DATASET EXTRACT:

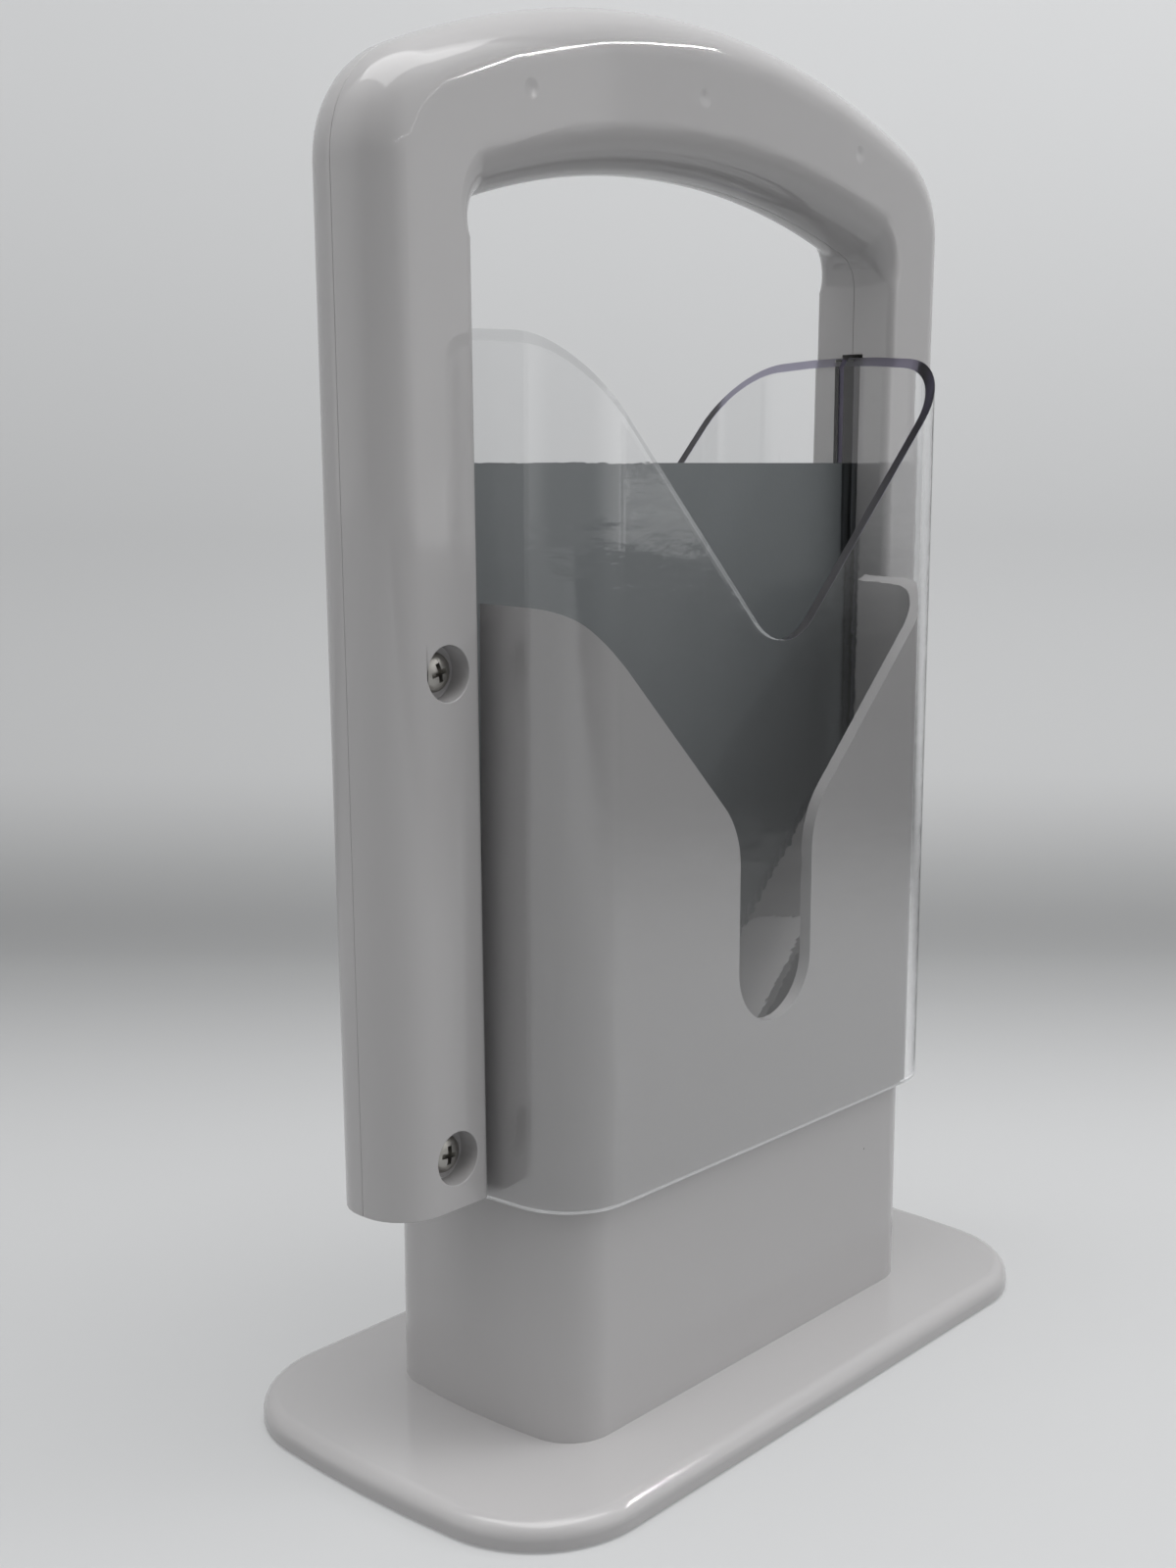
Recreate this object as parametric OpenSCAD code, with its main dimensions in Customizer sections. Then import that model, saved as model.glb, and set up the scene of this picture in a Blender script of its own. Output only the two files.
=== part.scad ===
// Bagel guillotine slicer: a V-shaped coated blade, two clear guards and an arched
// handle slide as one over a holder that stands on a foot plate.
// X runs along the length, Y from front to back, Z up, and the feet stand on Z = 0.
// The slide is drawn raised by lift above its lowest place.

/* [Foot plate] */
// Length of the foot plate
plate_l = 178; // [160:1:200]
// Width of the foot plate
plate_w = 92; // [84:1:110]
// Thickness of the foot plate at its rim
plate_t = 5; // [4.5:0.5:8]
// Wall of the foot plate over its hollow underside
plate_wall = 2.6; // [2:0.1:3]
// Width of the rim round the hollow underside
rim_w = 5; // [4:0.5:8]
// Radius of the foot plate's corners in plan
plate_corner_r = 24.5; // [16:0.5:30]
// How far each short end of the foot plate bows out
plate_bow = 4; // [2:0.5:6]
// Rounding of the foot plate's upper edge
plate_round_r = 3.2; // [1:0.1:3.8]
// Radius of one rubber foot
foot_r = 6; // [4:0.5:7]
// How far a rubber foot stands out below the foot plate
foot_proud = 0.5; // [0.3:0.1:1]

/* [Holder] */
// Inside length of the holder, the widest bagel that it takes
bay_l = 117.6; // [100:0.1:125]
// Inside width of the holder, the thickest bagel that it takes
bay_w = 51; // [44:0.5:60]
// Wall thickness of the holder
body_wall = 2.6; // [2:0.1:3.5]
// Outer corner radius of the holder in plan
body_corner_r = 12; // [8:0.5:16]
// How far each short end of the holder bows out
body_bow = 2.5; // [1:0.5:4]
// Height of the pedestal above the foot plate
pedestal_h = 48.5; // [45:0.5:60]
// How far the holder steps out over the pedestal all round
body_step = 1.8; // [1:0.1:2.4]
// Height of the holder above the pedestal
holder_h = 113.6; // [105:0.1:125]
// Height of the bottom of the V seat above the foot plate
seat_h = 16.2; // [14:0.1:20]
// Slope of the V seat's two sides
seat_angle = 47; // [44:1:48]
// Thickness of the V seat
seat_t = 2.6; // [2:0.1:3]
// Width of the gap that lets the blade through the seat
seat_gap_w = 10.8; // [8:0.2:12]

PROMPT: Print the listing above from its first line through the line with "its lowest place.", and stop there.

RIGHT ANSWER:
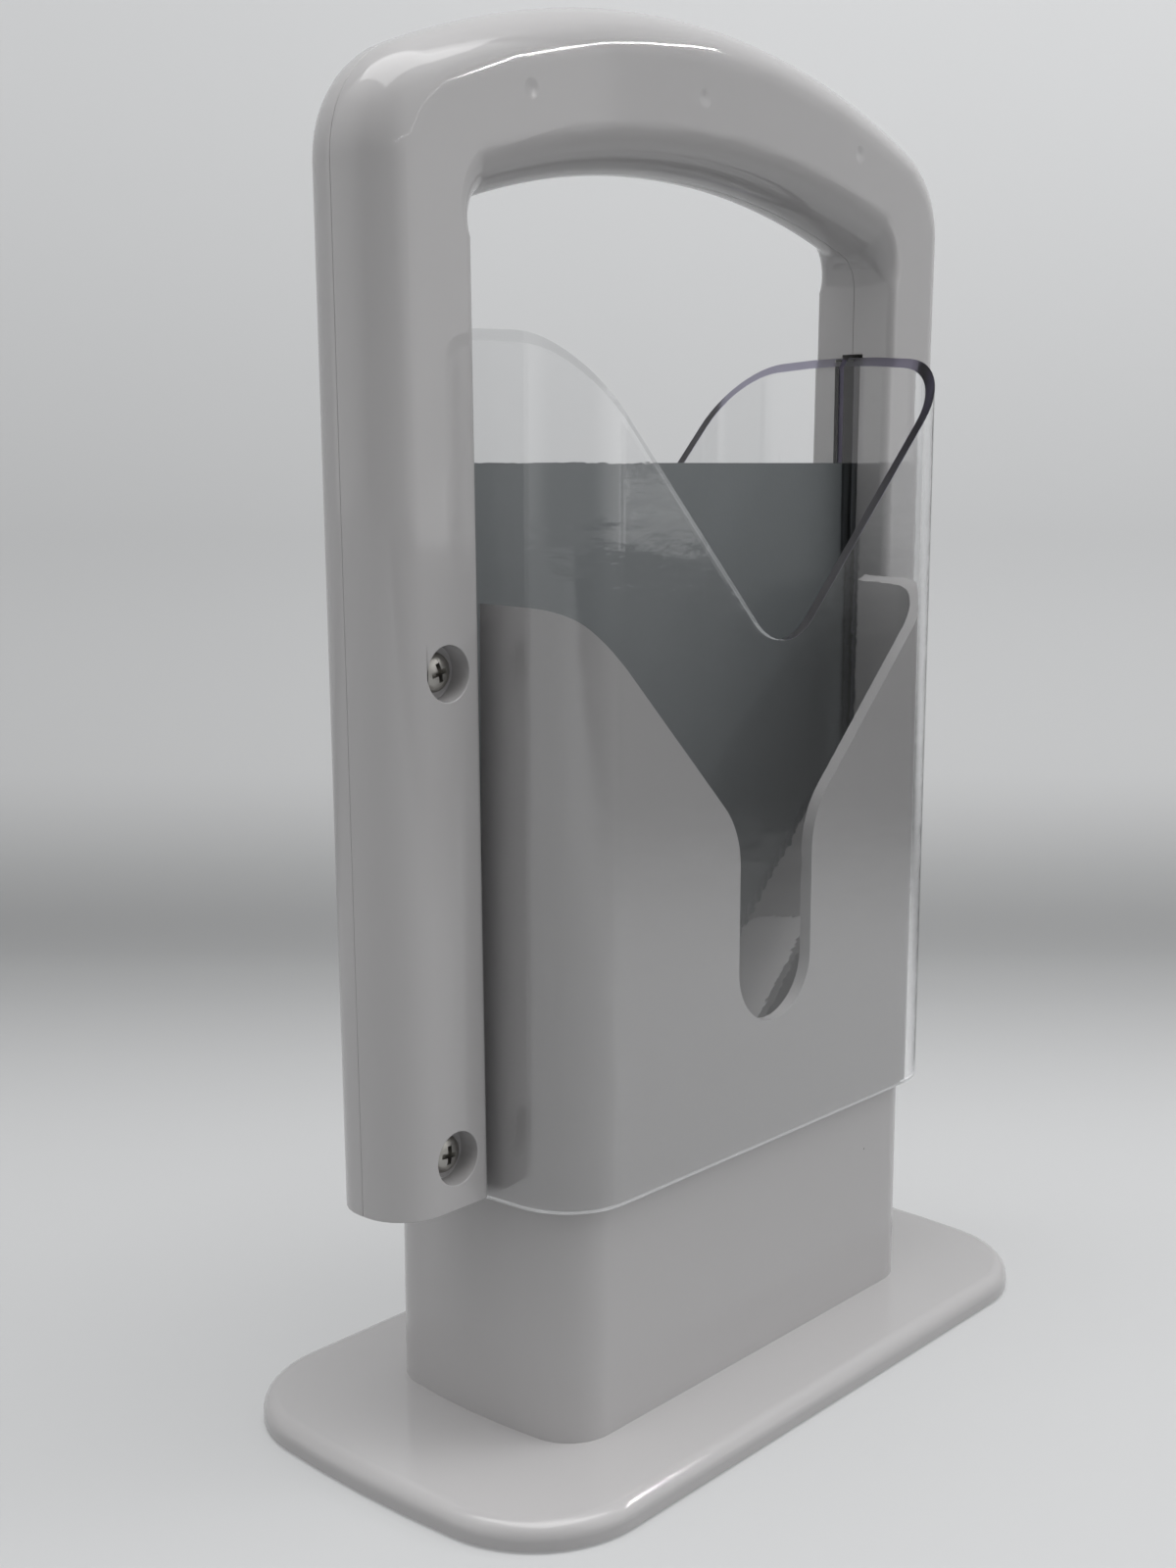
Recreate this object as parametric OpenSCAD code, with its main dimensions in Customizer sections. Then import that model, saved as model.glb, and set up the scene of this picture in a Blender script of its own. Output only the two files.
=== part.scad ===
// Bagel guillotine slicer: a V-shaped coated blade, two clear guards and an arched
// handle slide as one over a holder that stands on a foot plate.
// X runs along the length, Y from front to back, Z up, and the feet stand on Z = 0.
// The slide is drawn raised by lift above its lowest place.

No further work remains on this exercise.